The recent news of a parity investigation triggered in the Supercars championship following a Toyota victory at Taupo highlights a fundamental difference in philosophy between highly regulated circuit racing and the untamed world of desert competition. While Supercars employs a sophisticated, data-driven parity review system based on lap times from multiple manufacturers (Ford, GM-Chevrolet, and Toyota) to ensure an even playing field, such mechanisms are largely foreign to the ethos of SCORE International, Best in the Desert, or Ultra4 Racing.

In desert racing, parity is not engineered; it's earned through relentless development, strategic chassis design, and the sheer grit of a well-prepared team. A Trophy Truck's dominance, for instance, isn't typically met with calls for a 'performance adjustment' but rather with other teams redoubling their efforts in the shop, refining their long-travel suspension, optimizing their bypass shocks, and pushing the boundaries of drivetrain reliability. The 'rolling six-race calculation' in Supercars stands in stark contrast to the desert's 'run what you brought and hope it holds together' mentality.

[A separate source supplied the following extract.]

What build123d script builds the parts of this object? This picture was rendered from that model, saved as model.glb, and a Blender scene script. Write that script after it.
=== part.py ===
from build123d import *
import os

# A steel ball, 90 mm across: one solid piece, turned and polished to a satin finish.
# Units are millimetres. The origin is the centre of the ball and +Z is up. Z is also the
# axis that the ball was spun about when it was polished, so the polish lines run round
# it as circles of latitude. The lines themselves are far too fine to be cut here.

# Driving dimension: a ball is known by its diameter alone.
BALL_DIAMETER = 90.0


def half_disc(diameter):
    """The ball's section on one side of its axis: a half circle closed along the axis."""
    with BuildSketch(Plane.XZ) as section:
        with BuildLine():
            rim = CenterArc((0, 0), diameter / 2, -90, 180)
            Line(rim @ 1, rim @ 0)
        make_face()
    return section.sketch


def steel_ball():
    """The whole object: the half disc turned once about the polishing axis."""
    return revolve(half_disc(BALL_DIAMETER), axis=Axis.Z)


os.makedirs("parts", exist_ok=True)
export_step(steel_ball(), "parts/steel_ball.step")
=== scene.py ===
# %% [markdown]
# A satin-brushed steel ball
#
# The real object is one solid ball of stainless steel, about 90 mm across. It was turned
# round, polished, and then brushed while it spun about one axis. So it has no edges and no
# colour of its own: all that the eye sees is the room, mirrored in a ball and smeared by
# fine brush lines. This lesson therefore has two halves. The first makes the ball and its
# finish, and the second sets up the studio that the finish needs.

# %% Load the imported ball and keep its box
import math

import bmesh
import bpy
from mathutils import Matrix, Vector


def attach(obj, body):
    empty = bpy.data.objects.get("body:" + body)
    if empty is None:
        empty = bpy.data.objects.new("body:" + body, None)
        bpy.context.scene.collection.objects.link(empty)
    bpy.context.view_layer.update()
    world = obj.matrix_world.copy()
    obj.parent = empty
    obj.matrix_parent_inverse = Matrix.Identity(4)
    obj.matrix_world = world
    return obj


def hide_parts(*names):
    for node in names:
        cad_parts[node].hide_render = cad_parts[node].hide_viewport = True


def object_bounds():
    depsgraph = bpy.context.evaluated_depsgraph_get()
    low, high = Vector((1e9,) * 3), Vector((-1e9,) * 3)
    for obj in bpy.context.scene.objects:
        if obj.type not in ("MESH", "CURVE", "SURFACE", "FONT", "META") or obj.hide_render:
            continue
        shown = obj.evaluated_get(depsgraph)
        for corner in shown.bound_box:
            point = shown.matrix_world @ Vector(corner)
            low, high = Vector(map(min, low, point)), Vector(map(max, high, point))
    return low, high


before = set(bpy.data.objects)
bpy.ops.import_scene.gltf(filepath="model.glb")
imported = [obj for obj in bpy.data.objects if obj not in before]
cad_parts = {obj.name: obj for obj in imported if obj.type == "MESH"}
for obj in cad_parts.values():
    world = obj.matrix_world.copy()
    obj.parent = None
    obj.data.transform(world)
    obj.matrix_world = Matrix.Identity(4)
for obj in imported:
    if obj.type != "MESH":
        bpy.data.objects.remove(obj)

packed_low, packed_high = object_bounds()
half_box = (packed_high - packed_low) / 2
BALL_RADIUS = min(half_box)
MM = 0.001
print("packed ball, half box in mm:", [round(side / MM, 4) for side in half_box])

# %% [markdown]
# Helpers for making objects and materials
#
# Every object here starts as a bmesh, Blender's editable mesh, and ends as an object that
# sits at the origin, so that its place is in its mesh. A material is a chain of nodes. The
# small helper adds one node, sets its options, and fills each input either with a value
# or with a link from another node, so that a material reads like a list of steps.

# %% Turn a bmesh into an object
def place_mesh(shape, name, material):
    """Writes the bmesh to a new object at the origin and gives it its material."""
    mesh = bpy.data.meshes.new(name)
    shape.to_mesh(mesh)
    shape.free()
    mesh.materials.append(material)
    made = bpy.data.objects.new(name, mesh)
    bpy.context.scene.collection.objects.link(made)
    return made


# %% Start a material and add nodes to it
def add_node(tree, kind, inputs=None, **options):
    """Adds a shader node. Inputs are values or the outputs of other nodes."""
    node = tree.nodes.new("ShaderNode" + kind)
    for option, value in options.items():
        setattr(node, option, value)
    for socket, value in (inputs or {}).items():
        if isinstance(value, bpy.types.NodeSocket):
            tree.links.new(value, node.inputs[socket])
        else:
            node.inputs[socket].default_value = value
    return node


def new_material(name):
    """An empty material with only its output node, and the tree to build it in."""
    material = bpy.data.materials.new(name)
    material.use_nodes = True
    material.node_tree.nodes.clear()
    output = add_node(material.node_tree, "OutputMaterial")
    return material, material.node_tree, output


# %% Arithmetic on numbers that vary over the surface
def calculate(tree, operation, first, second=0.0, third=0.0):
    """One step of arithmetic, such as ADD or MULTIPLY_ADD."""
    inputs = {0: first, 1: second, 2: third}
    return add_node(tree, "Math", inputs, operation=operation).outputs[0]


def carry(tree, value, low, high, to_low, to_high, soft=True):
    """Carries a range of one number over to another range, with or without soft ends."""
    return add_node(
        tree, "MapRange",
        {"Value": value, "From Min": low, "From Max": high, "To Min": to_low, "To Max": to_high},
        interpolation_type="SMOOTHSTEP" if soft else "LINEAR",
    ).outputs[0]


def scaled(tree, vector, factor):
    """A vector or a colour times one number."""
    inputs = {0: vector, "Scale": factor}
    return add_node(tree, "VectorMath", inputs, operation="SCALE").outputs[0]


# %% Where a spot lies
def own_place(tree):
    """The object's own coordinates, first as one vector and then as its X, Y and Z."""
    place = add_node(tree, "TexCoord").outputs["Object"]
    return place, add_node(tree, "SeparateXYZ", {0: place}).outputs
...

Consider the evolution of Trophy Trucks: from early iterations to today's 1,000+ horsepower, 24-inch travel monsters. This progression is driven by innovation, not regulation-mandated equalization. When a team like Herbst Motorsports or Rob MacCachren's outfit consistently performs, it's a testament to their engineering prowess, their prerunning strategy, and the skill of their chase crew, not an indicator of an unfair advantage that needs to be 'corrected.'

UTV racing, too, thrives on this open development. While classes exist (Pro Turbo, Open, etc.), the competition is about who can build the fastest, most durable machine within those broad parameters, not about balancing performance between different manufacturers. The desert demands ingenuity and resilience, celebrating the teams and drivers who conquer its brutal terrain through superior preparation and execution, rather than through a system designed to level the playing field artificially. For Apex Racing, the raw, unfiltered battle of the desert remains the ultimate test of man and machine.